Nobel Peace Prize to OPCW strong support for banning forever all chemical weapons. All nations must sign, ratify and implement convention.
— Carl Bildt (@carlbildt) October 11, 2013
The Norwegian Nobel Committee announced on Friday that the Hague-based OPCW had been chosen for “its extensive efforts to eliminate chemical weapons”.
“Disarmament figures prominently in Alfred Nobel’s will. The Norwegian Nobel Committee has through numerous prizes underlined the need to do away with nuclear weapons. By means of the present award to the OPCW, the Committee is seeking to contribute to the elimination of chemical weapons.”
Ahmet Üzümcü, the OPCW’s Director General, said the award was “overwhelming” and that staff had been “very moved” when rung by the Nobel Prize organisation.

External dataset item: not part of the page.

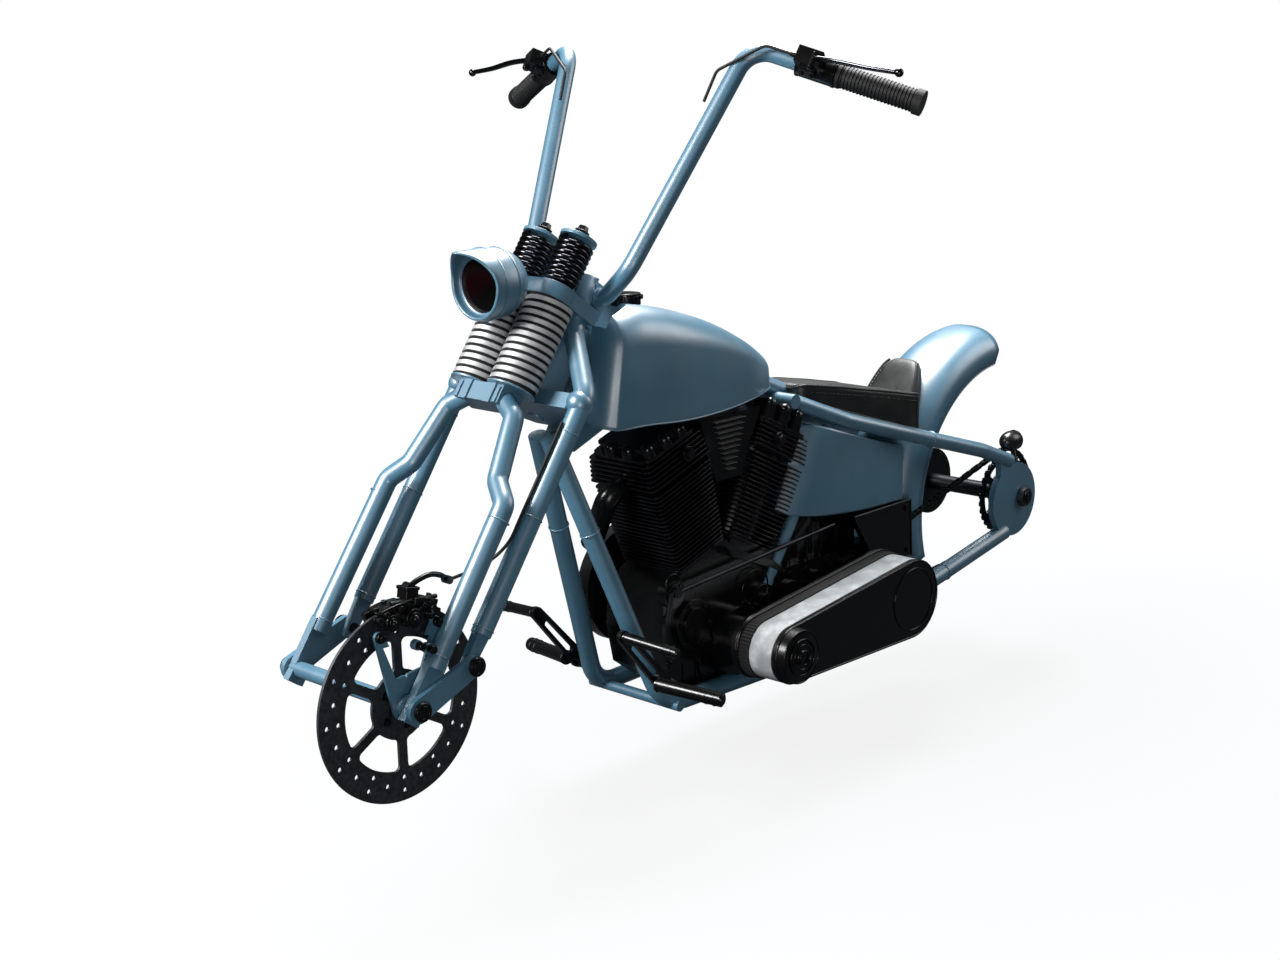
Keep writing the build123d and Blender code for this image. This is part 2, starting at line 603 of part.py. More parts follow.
# Springs, the rods through them and the caps on top
SPRING_Y = 42.0
SPRING_R = 39.5
SPRING_LOW = 502.3
TREE_LOW = 656.0
LOWER_COILS = 12
COIL_GAP = 3.5
coil_pitch = (TREE_LOW - SEAT_GAP - SPRING_LOW + COIL_GAP) / LOWER_COILS
lower_springs = Part()
upper_springs = Part()
spring_rods = Part()
for spring_y in (-SPRING_Y, SPRING_Y):
    spring_foot = fork(SPRING_LOW, SPRING_OFFSET, spring_y)
    spring_seat = fork(TREE_LOW - SEAT_GAP, SPRING_OFFSET, spring_y)
    lower_springs += rod(spring_foot, spring_seat, SPRING_R - 8)
    for step in range(LOWER_COILS):
        coil_low = SPRING_LOW + coil_pitch * step
        lower_springs += rod(
            fork(coil_low, SPRING_OFFSET, spring_y),
            fork(coil_low + coil_pitch - COIL_GAP, SPRING_OFFSET, spring_y),
            SPRING_R,
        )
    lower_springs -= rod(spring_foot, spring_seat, 24)
    upper_springs += rod(fork(680.3, SPRING_OFFSET, spring_y), fork(764.7, SPRING_OFFSET, spring_y), 30)
    upper_springs -= rod(fork(680, SPRING_OFFSET, spring_y), fork(770, SPRING_OFFSET, spring_y), 18)
    spring_rods += rod(fork(502.3, SPRING_OFFSET, spring_y), fork(790, SPRING_OFFSET, spring_y), 9)
    spring_rods += rod(fork(765, SPRING_OFFSET, spring_y), fork(772, SPRING_OFFSET, spring_y), 31)
    spring_rods += rod(fork(771, SPRING_OFFSET, spring_y), fork(784, SPRING_OFFSET, spring_y), 13)
    stem -= rod(fork(640, SPRING_OFFSET, spring_y), fork(690, SPRING_OFFSET, spring_y), 9 + SEAT_GAP)
clear_spring = Part()
for spring_y in (-SPRING_Y, SPRING_Y):
    spring_foot = fork(SPRING_LOW - SEAT_GAP, SPRING_OFFSET, spring_y)
    spring_seat = fork(TREE_LOW, SPRING_OFFSET, spring_y)
    clear_spring += rod(spring_foot, spring_seat, SPRING_R + SEAT_GAP)
rigid_legs -= clear_spring

# Rockers, their caps and the front axle
rocker = stadium(0, 0, 19, REAR_PIVOT_X, REAR_PIVOT_Z, 16, 145 + SEAT_GAP, 155)
rocker -= drum(0, 0, 140, 170, AXLE_R + SEAT_GAP)
rocker -= drum(REAR_PIVOT_X, REAR_PIVOT_Z, 140, 170, 8 + SEAT_GAP)
rockers = both_sides(rocker)
front_axle = drum(0, 0, -156, 156, AXLE_R)
cap_pair = drum(0, 0, 156 + SEAT_GAP, CAP_OUTER_Y, 13.5)
cap_pair += drum(REAR_PIVOT_X, REAR_PIVOT_Z, 156 + SEAT_GAP, CAP_OUTER_Y, 13.5)
cap_pair += drum(REAR_PIVOT_X, REAR_PIVOT_Z, 128, 157, 8)
pivot_caps = both_sides(cap_pair)

# Front disc on the axle
DISC_Y = 108.0
DISC_R = 146.0
DISC_INNER_R = 100.0
DISC_HUB_R = 46.0
DISC_BOLT_R = 33.0
DISC_HALF = 2.5
SPOKE_WIDTH = 15.0
WINDOW_ROUND = 8.0
VENT_R = 4.0
VENT_INNER_R = 111.0
VENT_MIDDLE_R = 121.0
VENT_OUTER_R = 131.0
DISC_FACE = Plane(origin=(0, DISC_Y + DISC_HALF, 0), x_dir=(1, 0, 0), z_dir=(0, -1, 0))
disc = drum(0, 0, DISC_Y - DISC_HALF, DISC_Y + DISC_HALF, DISC_R)
disc_windows = spoked(DISC_INNER_R, DISC_HUB_R + 6, 6, 30, SPOKE_WIDTH, WINDOW_ROUND)
disc -= extrude(DISC_FACE * disc_windows, amount=2 * DISC_HALF)
vents = Sketch()
for step in range(12):
    vents += [
        Rot(0, 0, 30 * step) * Pos(VENT_INNER_R, 0) * Circle(VENT_R),
        Rot(0, 0, 30 * step) * Pos(VENT_OUTER_R, 0) * Circle(VENT_R),
        Rot(0, 0, 30 * step + 15) * Pos(VENT_MIDDLE_R, 0) * Circle(VENT_R),
    ]
disc -= extrude(DISC_FACE * vents, amount=2 * DISC_HALF)
disc += drum(0, 0, DISC_Y - 14, DISC_Y, 24)
for step in range(5):
    turn = math.radians(72 * step - 35)
    disc -= drum(DISC_BOLT_R * math.cos(turn), DISC_BOLT_R * math.sin(turn), DISC_Y - 4, DISC_Y + 4, 4.2)
disc -= drum(0, 0, DISC_Y - 30, DISC_Y + 30, AXLE_R + RUN_GAP)

# Brake caliper and its bracket
ARM_IN_Y = DISC_Y + 2.5 + MOVE_GAP
ARM_OUT_Y = ARM_IN_Y + 5
CALIPER_TOP = 157.0
CALIPER_HEIGHT = 42.0
caliper = Pos(-7, 112, CALIPER_TOP - CALIPER_HEIGHT / 2) * Box(98, 38, CALIPER_HEIGHT)
caliper -= Pos(-7, (ARM_OUT_Y + SEAT_GAP + 99) / 2, 130) * Box(140, ARM_OUT_Y + SEAT_GAP - 99, 44.6)
arms = stadium(0, 0, 22, 40, 113, 8, ARM_IN_Y, ARM_OUT_Y)
arms += stadium(0, 0, 22, -65, 112, 8, ARM_IN_Y, ARM_OUT_Y)
arms -= drum(0, 0, 100, 140, AXLE_R + SEAT_GAP)
arms -= plate([(14, 44), (34, 96), (-54, 96), (-34, 50)], 100, 140)
arms += drum(0, 0, ARM_OUT_Y, 131 - SEAT_GAP, 19)
arms -= drum(0, 0, 100, 140, AXLE_R + SEAT_GAP)

# Brake hose
hose = pipe([
    (-30, 114, CALIPER_TOP + SEAT_GAP),
    (-30, 114, 178),
    (-88, 114, 196),
    fork(236, -36, 112),
    fork(278, -43, 137),
    fork(480, -43, 137),
], 2.5, [8, 16, 16, 16])

# Headlight shell with its visor, and the lens
LAMP_X = -305.0
LAMP_Z = 565.0
LAMP_R = 55.0
LAMP_FRONT_X = -276.0
shell = Pos(LAMP_X, 0, LAMP_Z) * Sphere(LAMP_R)
shell -= Pos(LAMP_X + 100, 0, LAMP_Z) * Box(200, 200, 200)
shell += rod((LAMP_X - 0.01, 0, LAMP_Z), (LAMP_FRONT_X, 0, LAMP_Z), LAMP_R)
visor = rod((LAMP_FRONT_X, 0, LAMP_Z), (-256, 0, LAMP_Z), LAMP_R)
visor -= rod((LAMP_FRONT_X, 0, LAMP_Z), (-250, 0, LAMP_Z), LAMP_R - 4)
VISOR_CUT = [
    (LAMP_FRONT_X, LAMP_Z + 4), (-240, LAMP_Z + 50), (-240, LAMP_Z - 80), (LAMP_FRONT_X, LAMP_Z - 80),
]
visor -= plate(VISOR_CUT, -80, 80)
shell += visor
lamp_arm = rod(fork(668, 20, 0), (LAMP_X, 0, LAMP_Z), 10)
lamp_arm -= Pos(LAMP_X, 0, LAMP_Z) * Sphere(LAMP_R + SEAT_GAP)
stem += lamp_arm
shell -= rod((LAMP_FRONT_X - 14, 0, LAMP_Z), (LAMP_FRONT_X + 1, 0, LAMP_Z), LAMP_R - 7)
shell -= fork_slab(650, 690, [(-80, -90), (-80, 90), (28 + SEAT_GAP, 90), (28 + SEAT_GAP, -90)])
shell -= clear_spring
lens = rod((LAMP_FRONT_X - 14 + SEAT_GAP, 0, LAMP_Z), (LAMP_FRONT_X - 4, 0, LAMP_Z), LAMP_R - 7 - SEAT_GAP)

# Handlebar with grips, controls and cables
BAR_R = 14.0
BAR_END = (-787.0, 444.0, 815.5)
BAR_CORNER = (-684.0, 199.5, 903.0)
BAR_BEND = (-490.0, 112.0, 570.0)
BAR_BASE = (fork(716, -100, 0)[0], 52.0, fork(716, -100, 0)[2])
bar_left = [BAR_END, BAR_CORNER, BAR_BEND, BAR_BASE]
handlebar = pipe(bar_left + mirrored(bar_left)[::-1], BAR_R, [45, 50, 30, 30, 50, 45])
stem -= rod((BAR_BASE[0], -60, BAR_BASE[2]), (BAR_BASE[0], 60, BAR_BASE[2]), BAR_R + SEAT_GAP)
grip_run = Vector(*BAR_END) - Vector(*BAR_CORNER)
GRIP_PLACE = Plane(origin=BAR_CORNER, x_dir=(0.785, 0.474, 0.397), z_dir=grip_run)
BAR_LENGTH = grip_run.length


def on_grip(low, high, radius):
    """A round piece along the bar's end, its distances counted from the bar's corner."""
    return GRIP_PLACE * Pos(0, 0, (low + high) / 2) * Cylinder(radius, high - low)


grip = on_grip(146, BAR_LENGTH + 6, 17) + on_grip(BAR_LENGTH - 6, BAR_LENGTH + 6, 20)
grip -= on_grip(100, BAR_LENGTH + SEAT_GAP, BAR_R + SEAT_GAP)
grips = both_sides(grip)
housing = on_grip(82, 145.7, 20)
housing += GRIP_PLACE * Pos(26, 0, 104) * Box(36, 26, 40)
housing -= on_grip(0, 200, BAR_R + SEAT_GAP)
housings = both_sides(housing)
lever_start = GRIP_PLACE * Pos(44.3, 0, 112)
lever_tip = GRIP_PLACE * Pos(100, 0, 256)
lever = rod(tuple(lever_start.position), tuple(lever_tip.position), 5)
lever += Pos(*lever_tip.position) * Sphere(7)
lever -= GRIP_PLACE * Pos(26, 0, 104) * Box(36 + 2 * SEAT_GAP, 30, 60)
levers = both_sides(lever)
cable_points = [
    tuple((GRIP_PLACE * Pos(28, 0, 83.7)).position),
    tuple((GRIP_PLACE * Pos(28, 0, 30)).position),
    (-640, 168, 868),
    (-618, 160, 822),
]
cables = both_sides(pipe(cable_points, 2.5, [20, 15]))

PIECES = {
    "steering_head": head,
    "lower_tubes": lower,
    "upper_rails": upper,
    "axle_plates": axle_plates,
    "seat_posts": posts,
    "cross_tubes": crosses,
    "tank": tank,
    "tank_cap": cap,
    "seat": seat,
    "backrest": backrest,
    "rear_fender": fender,
    "oil_tank": oil_tank,
    "crankcase": crankcase,
    "barrels": barrels,
    "cylinder_heads": heads,
    "intake": intake,
    "exhaust_elbow": elbow,
    "right_cover": right_cover,
    "gearbox": gearbox,
    "gearbox_guard": guard,
    "primary_plate": primary_plate,
    "primary_pulleys": pulleys,
    "primary_belt": belt,
    "primary_cover": primary_cover,
    "drive_chain": chain,
    "rear_axle": rear_axle,
    "rear_hub": hub,
    "rear_sprocket": sprocket,
    "rear_disc": rear_disc,
    "tail_lamp": lamp,
    "lamp_stay": lamp_stay,
    "foot_brackets": foot_brackets,
    "foot_pegs": foot_pegs,
    "shift_rod": shift_rod,
    "rigid_legs": rigid_legs,
    "fork_stem": stem,
    "spring_legs": spring_legs,
    "lower_springs": lower_springs,
    "upper_springs": upper_springs,
    "spring_rods": spring_rods,
    "rockers": rockers,
    "pivot_caps": pivot_caps,
    "front_axle": front_axle,
    "front_disc": disc,
    "brake_caliper": caliper,
    "caliper_bracket": arms,
    "brake_hose": hose,
    "headlight_shell": shell,
    "headlight_lens": lens,
    "handlebar": handlebar,
    "grips": grips,
    "control_housings": housings,
    "brake_levers": levers,
    "control_cables": cables,
}
for name, shape in PIECES.items():
    save(shape, name)
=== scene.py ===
import json
import math

import bmesh
import bpy
from bpy.props import FloatProperty, FloatVectorProperty, IntProperty, PointerProperty
from bpy.types import Operator, Panel, PropertyGroup
from mathutils import Matrix, Vector


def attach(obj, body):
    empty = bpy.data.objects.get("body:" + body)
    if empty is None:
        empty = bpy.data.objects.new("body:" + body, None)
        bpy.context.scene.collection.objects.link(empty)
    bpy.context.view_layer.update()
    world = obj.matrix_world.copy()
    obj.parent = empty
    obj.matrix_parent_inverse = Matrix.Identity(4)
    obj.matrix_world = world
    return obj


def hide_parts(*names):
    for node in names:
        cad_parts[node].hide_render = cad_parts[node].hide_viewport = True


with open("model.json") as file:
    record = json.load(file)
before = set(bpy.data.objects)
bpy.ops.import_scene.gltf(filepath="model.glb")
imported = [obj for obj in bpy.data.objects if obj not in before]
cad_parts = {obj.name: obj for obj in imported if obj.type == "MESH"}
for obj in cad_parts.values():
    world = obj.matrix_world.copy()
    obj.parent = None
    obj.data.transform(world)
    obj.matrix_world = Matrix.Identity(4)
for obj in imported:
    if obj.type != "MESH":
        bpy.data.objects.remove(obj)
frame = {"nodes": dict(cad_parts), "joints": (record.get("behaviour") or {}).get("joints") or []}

bl_info = {
    "name": "Bobber Motorcycle",
    "version": (1, 0, 0),
    "blender": (4, 5, 0),
    "location": "3D View > Sidebar > Bobber",
    "description": "Dresses a rigid-frame bobber: finned engine, springs, chain, seat, paint and studio",
    "category": "Object",
}

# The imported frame: the front axle's centre and the fork's own directions
JOINTS = {joint["name"]: joint for joint in frame["joints"]}
DISC_CENTRE = Vector(JOINTS["front_disc_spin"]["pos_m"])
FRONT_AXLE = Vector((DISC_CENTRE.x, 0.0, DISC_CENTRE.z))
REAR_AXLE = Vector(JOINTS["rear_hub_spin"]["pos_m"])
FORK_UP = Vector(JOINTS["steering"]["axis"]).normalized()
FORK_FORWARD = Vector((FORK_UP.z, 0.0, -FORK_UP.x))
ACROSS = Vector((0.0, 1.0, 0.0))
FORWARDS = Vector((1.0, 0.0, 0.0))
UPWARDS = Vector((0.0, 0.0, 1.0))
SIDES = (-1, 1)
MM = 0.001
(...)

“I think the Nobel Peace Prize will give a new impetus and encouragement,” he added. “It is a great incentive to our staff who are working in the Secretariat and who are deployed in Syria.”
The Chemical Weapons Convention (CWC) was adopted in Geneva on September 3rd 1992 by the Conference on Disarmament. The treaty outlaws the production, stockpiling, and use of chemical weapons and is administered by the OPCW.
Some 188 states are party to the treaty, two signatories are yet to ratify, and five states have neither signed nor acceded to the convention.
For the fifth year running the news of the prize winner, which carries a $1.25m reward, was leaked to the Norwegian media an hour ahead of Friday’s scheduled announcement.
The Committee has come in for criticism in recent years for awards some argued were contrary the will of Swedish industrialist, inventor and arms manufacturer Alfred Nobel, the prize’s founder, most notably those to Europe in 2012 and to Barack Obama in 2009.
The OPCW will be awarded the prize, along with the $1.25m in prize money, in Oslo on December 10th, the anniversary of Nobel’s death.